NEWS2 September 2011

Councils told to cut down on ‘intrusive’ questionnaires

Government News

UK— Local authorities have been told they don’t need to conduct “lifestyle or diversity” questionnaires of their residents, after some councils were criticised for asking too many questions about race, religion and sexual orientation.

Councils have a statutory duty to collect information on how their policies affect protected groups, but Communities Secretary Eric Pickles (pictured) said today that diversity questionnaires were not necessary.

Questions about gender, age, race, religion, sexual orientation and other topics are often included in non-compulsory equality monitoring forms by local authorities, employers and other bodies. But some councils have been accused of going too far by asking these questions of people applying for library cards or making complaints.

Pickles said in a statement today that the new guidance was designed to cut red tape “in the interests of economy and efficiency”.

“At a time when taxpayers are watching their pennies, the last thing councils should be doing is sending out unnecessary and intrusive questionnaires,” said Pickles. “Local residents shouldn’t be asked to reveal detailed personal information just because they’ve enquired about getting their bins emptied or how to join their local library.” Cutting down on such surveys, Pickles said, would “save taxpayers’ money and protect the privacy of resident of all backgrounds”.

But councils have pointed out that equality monitoring forms are voluntary, and are used to make sure they are properly serving all parts of the population. Councillor Paul Convery of Islington Council – which was criticised for including an equality monitoring form in its library membership applications – said: “The point here is that we want to know the extent to which new library users reflect the demography of our existing library users and our population, or not. This is a pretty standard business principle: know your customers – not intimate details but basic stuff.”

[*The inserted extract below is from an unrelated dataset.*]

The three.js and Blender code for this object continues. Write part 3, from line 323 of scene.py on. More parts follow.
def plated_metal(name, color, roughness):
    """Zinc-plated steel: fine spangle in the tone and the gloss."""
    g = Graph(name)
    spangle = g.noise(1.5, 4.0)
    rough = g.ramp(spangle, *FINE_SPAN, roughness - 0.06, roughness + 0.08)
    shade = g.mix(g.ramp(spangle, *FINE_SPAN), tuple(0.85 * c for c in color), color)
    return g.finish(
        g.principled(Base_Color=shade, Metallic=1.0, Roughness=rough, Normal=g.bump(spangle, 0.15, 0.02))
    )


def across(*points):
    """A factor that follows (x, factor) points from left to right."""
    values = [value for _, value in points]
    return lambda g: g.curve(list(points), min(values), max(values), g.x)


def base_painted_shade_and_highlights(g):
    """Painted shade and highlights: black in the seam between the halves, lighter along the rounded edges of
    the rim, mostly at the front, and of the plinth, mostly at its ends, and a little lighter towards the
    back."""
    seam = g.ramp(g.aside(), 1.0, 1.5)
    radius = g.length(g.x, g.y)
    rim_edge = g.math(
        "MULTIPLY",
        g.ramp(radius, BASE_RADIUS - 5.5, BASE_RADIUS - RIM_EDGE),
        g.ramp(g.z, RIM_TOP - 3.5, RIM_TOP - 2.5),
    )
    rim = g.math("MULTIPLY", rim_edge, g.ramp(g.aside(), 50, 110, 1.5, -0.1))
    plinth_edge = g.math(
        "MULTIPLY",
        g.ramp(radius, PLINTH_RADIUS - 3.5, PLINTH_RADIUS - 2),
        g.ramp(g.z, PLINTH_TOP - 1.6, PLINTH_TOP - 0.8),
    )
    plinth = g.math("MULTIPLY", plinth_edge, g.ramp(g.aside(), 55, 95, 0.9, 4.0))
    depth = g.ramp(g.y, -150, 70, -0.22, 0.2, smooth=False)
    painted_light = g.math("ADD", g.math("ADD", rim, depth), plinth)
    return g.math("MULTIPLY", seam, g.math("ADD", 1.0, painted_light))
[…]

A council spokesman added that the questionnaires were “fairly standard” and entirely optional – if you don’t want to say anything “you can still join the library”.


1 Comment

13 years ago

I feel both equality and diversity and lifestyle questions should be considered seperately. My view is on the cuts to diversity and equality questions. As long as equality questions are asked following best practice principles, it is difficult to see how they could be intrusive in 2011 unless their is substantial duplication and oversurveing. As a disabled person I would benefit from being asked all of equality questions joining my libary and feel the majority of people don't mind answering the questions to help people like me. I feel questions on disability status should be tailored to the social model of disability to find out how they can help. Having mainstreemed equality questions in my research work, I feel that the MR industry should do more to share good research practice and consider accesibility of the survey more carefully to minority groups to avoid biasing the data. I would highly recommend the MRS training courses on researching disabled and ethnic minority people could be a huge help to research agencies in encouraging the public sector on the value of asking D&E classification questions.